Data supplied:
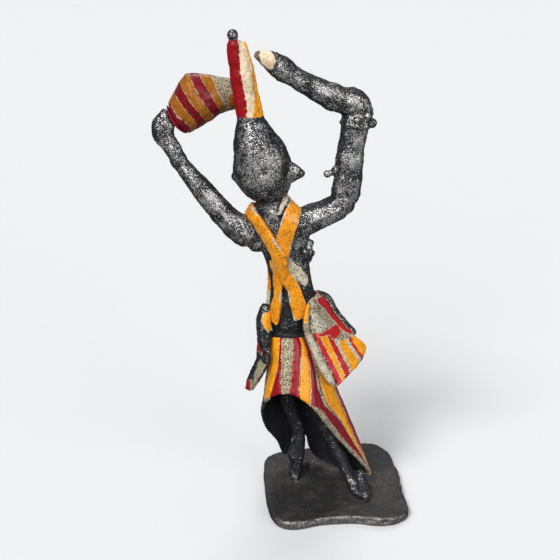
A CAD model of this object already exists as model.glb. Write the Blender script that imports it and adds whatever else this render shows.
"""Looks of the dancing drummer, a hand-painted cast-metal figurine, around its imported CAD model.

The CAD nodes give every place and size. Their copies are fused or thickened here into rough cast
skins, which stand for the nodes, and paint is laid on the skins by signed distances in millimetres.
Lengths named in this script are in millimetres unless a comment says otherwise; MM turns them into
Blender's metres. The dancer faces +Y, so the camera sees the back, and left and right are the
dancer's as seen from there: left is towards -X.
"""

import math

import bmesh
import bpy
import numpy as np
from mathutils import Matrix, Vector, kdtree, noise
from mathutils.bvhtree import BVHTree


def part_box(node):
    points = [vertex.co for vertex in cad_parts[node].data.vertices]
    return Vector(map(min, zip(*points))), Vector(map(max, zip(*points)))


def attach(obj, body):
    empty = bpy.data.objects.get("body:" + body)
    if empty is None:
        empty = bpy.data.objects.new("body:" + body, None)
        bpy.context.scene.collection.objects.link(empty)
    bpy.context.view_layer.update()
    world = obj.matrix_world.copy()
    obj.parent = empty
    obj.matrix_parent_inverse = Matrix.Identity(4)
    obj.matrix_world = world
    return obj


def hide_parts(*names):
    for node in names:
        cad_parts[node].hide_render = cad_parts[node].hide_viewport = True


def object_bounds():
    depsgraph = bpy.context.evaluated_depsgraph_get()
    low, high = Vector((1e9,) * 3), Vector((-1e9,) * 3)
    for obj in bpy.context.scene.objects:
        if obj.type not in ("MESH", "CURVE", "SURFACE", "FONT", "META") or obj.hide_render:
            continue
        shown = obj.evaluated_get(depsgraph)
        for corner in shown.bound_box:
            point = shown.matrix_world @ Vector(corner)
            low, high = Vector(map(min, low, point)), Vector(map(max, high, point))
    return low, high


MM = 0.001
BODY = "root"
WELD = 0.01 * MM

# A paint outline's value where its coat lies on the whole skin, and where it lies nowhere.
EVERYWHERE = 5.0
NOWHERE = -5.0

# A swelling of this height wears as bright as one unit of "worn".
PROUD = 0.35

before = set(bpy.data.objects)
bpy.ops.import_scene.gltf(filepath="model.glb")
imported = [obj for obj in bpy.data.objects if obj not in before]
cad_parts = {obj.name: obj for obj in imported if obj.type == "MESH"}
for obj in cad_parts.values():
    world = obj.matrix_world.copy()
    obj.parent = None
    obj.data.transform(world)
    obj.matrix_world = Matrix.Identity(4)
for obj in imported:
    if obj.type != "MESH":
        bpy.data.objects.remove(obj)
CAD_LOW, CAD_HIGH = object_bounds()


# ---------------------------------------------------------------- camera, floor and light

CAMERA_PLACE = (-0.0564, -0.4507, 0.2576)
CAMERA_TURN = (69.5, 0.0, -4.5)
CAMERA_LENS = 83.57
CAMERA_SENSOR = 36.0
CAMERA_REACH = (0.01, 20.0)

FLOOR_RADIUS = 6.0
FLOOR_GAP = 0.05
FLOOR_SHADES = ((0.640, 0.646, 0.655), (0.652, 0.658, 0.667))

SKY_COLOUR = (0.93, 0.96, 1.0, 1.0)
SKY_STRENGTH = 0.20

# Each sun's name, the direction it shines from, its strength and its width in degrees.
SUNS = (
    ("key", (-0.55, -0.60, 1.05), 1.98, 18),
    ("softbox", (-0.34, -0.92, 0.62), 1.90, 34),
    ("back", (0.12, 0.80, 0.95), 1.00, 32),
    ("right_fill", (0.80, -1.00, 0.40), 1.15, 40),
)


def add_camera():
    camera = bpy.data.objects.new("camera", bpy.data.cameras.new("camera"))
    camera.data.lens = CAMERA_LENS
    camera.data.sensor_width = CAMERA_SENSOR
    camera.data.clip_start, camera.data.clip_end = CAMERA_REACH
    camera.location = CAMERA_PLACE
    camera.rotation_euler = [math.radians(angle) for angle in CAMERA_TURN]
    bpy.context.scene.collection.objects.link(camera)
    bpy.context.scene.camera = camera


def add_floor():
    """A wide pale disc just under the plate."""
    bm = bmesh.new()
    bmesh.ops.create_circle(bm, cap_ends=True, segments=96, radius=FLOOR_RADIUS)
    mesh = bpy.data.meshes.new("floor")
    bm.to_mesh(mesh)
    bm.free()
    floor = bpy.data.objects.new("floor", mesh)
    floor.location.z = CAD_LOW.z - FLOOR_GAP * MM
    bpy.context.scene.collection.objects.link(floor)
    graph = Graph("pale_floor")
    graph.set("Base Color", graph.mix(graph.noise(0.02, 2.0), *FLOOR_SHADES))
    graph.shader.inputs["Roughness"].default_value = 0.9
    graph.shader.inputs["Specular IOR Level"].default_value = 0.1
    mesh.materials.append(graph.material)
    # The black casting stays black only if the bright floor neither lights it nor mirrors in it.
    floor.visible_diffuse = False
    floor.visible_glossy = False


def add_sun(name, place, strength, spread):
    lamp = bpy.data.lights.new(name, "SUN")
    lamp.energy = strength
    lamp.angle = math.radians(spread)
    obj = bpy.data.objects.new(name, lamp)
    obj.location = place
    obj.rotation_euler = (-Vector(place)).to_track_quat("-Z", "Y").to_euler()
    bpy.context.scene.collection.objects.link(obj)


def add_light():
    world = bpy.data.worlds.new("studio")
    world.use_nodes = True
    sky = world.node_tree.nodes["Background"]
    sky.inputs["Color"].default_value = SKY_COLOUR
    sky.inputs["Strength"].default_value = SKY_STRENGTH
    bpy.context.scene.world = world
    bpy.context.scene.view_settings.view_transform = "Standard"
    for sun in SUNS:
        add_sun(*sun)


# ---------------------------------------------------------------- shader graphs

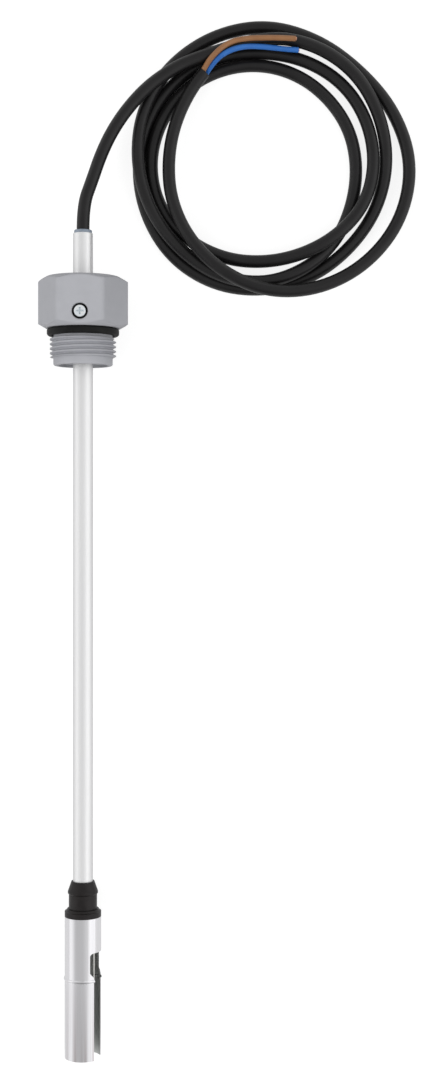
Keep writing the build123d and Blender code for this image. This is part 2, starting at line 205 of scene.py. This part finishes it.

Task objective: Every record shown above must be echoed exactly.

Final answer:
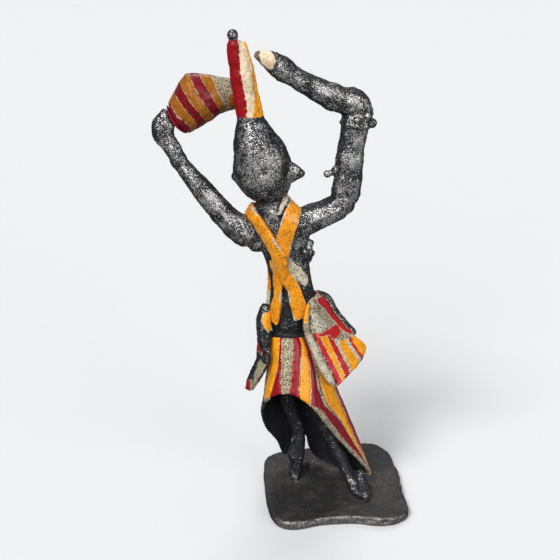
A CAD model of this object already exists as model.glb. Write the Blender script that imports it and adds whatever else this render shows.
"""Looks of the dancing drummer, a hand-painted cast-metal figurine, around its imported CAD model.

The CAD nodes give every place and size. Their copies are fused or thickened here into rough cast
skins, which stand for the nodes, and paint is laid on the skins by signed distances in millimetres.
Lengths named in this script are in millimetres unless a comment says otherwise; MM turns them into
Blender's metres. The dancer faces +Y, so the camera sees the back, and left and right are the
dancer's as seen from there: left is towards -X.
"""

import math

import bmesh
import bpy
import numpy as np
from mathutils import Matrix, Vector, kdtree, noise
from mathutils.bvhtree import BVHTree


def part_box(node):
    points = [vertex.co for vertex in cad_parts[node].data.vertices]
    return Vector(map(min, zip(*points))), Vector(map(max, zip(*points)))


def attach(obj, body):
    empty = bpy.data.objects.get("body:" + body)
    if empty is None:
        empty = bpy.data.objects.new("body:" + body, None)
        bpy.context.scene.collection.objects.link(empty)
    bpy.context.view_layer.update()
    world = obj.matrix_world.copy()
    obj.parent = empty
    obj.matrix_parent_inverse = Matrix.Identity(4)
    obj.matrix_world = world
    return obj


def hide_parts(*names):
    for node in names:
        cad_parts[node].hide_render = cad_parts[node].hide_viewport = True


def object_bounds():
    depsgraph = bpy.context.evaluated_depsgraph_get()
    low, high = Vector((1e9,) * 3), Vector((-1e9,) * 3)
    for obj in bpy.context.scene.objects:
        if obj.type not in ("MESH", "CURVE", "SURFACE", "FONT", "META") or obj.hide_render:
            continue
        shown = obj.evaluated_get(depsgraph)
        for corner in shown.bound_box:
            point = shown.matrix_world @ Vector(corner)
            low, high = Vector(map(min, low, point)), Vector(map(max, high, point))
    return low, high


MM = 0.001
BODY = "root"
WELD = 0.01 * MM

# A paint outline's value where its coat lies on the whole skin, and where it lies nowhere.
EVERYWHERE = 5.0
NOWHERE = -5.0

# A swelling of this height wears as bright as one unit of "worn".
PROUD = 0.35

before = set(bpy.data.objects)
bpy.ops.import_scene.gltf(filepath="model.glb")
imported = [obj for obj in bpy.data.objects if obj not in before]
cad_parts = {obj.name: obj for obj in imported if obj.type == "MESH"}
for obj in cad_parts.values():
    world = obj.matrix_world.copy()
    obj.parent = None
    obj.data.transform(world)
    obj.matrix_world = Matrix.Identity(4)
for obj in imported:
    if obj.type != "MESH":
        bpy.data.objects.remove(obj)
CAD_LOW, CAD_HIGH = object_bounds()


# ---------------------------------------------------------------- camera, floor and light

CAMERA_PLACE = (-0.0564, -0.4507, 0.2576)
CAMERA_TURN = (69.5, 0.0, -4.5)
CAMERA_LENS = 83.57
CAMERA_SENSOR = 36.0
CAMERA_REACH = (0.01, 20.0)

FLOOR_RADIUS = 6.0
FLOOR_GAP = 0.05
FLOOR_SHADES = ((0.640, 0.646, 0.655), (0.652, 0.658, 0.667))

SKY_COLOUR = (0.93, 0.96, 1.0, 1.0)
SKY_STRENGTH = 0.20

# Each sun's name, the direction it shines from, its strength and its width in degrees.
SUNS = (
    ("key", (-0.55, -0.60, 1.05), 1.98, 18),
    ("softbox", (-0.34, -0.92, 0.62), 1.90, 34),
    ("back", (0.12, 0.80, 0.95), 1.00, 32),
    ("right_fill", (0.80, -1.00, 0.40), 1.15, 40),
)


def add_camera():
    camera = bpy.data.objects.new("camera", bpy.data.cameras.new("camera"))
    camera.data.lens = CAMERA_LENS
    camera.data.sensor_width = CAMERA_SENSOR
    camera.data.clip_start, camera.data.clip_end = CAMERA_REACH
    camera.location = CAMERA_PLACE
    camera.rotation_euler = [math.radians(angle) for angle in CAMERA_TURN]
    bpy.context.scene.collection.objects.link(camera)
    bpy.context.scene.camera = camera


def add_floor():
    """A wide pale disc just under the plate."""
    bm = bmesh.new()
    bmesh.ops.create_circle(bm, cap_ends=True, segments=96, radius=FLOOR_RADIUS)
    mesh = bpy.data.meshes.new("floor")
    bm.to_mesh(mesh)
    bm.free()
    floor = bpy.data.objects.new("floor", mesh)
    floor.location.z = CAD_LOW.z - FLOOR_GAP * MM
    bpy.context.scene.collection.objects.link(floor)
    graph = Graph("pale_floor")
    graph.set("Base Color", graph.mix(graph.noise(0.02, 2.0), *FLOOR_SHADES))
    graph.shader.inputs["Roughness"].default_value = 0.9
    graph.shader.inputs["Specular IOR Level"].default_value = 0.1
    mesh.materials.append(graph.material)
    # The black casting stays black only if the bright floor neither lights it nor mirrors in it.
    floor.visible_diffuse = False
    floor.visible_glossy = False


def add_sun(name, place, strength, spread):
    lamp = bpy.data.lights.new(name, "SUN")
    lamp.energy = strength
    lamp.angle = math.radians(spread)
    obj = bpy.data.objects.new(name, lamp)
    obj.location = place
    obj.rotation_euler = (-Vector(place)).to_track_quat("-Z", "Y").to_euler()
    bpy.context.scene.collection.objects.link(obj)


def add_light():
    world = bpy.data.worlds.new("studio")
    world.use_nodes = True
    sky = world.node_tree.nodes["Background"]
    sky.inputs["Color"].default_value = SKY_COLOUR
    sky.inputs["Strength"].default_value = SKY_STRENGTH
    bpy.context.scene.world = world
    bpy.context.scene.view_settings.view_transform = "Standard"
    for sun in SUNS:
        add_sun(*sun)


# ---------------------------------------------------------------- shader graphs

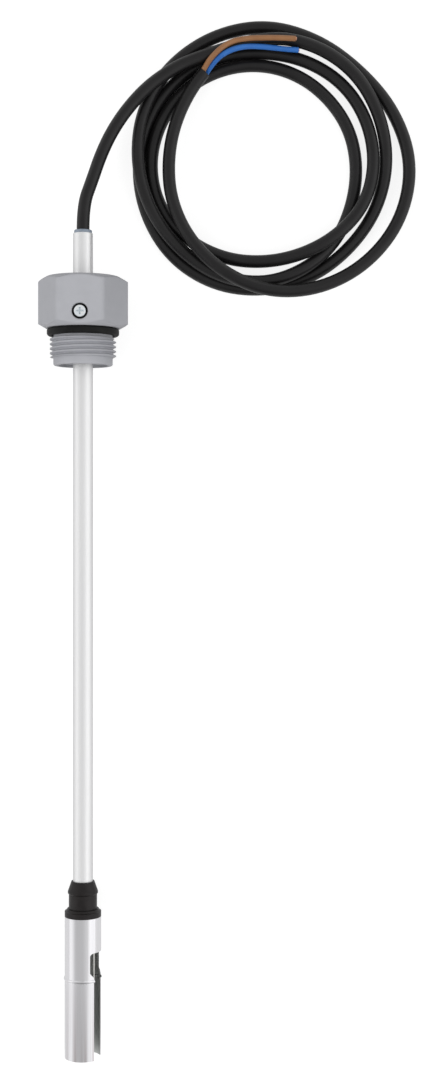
Keep writing the build123d and Blender code for this image. This is part 2, starting at line 205 of scene.py. This part finishes it.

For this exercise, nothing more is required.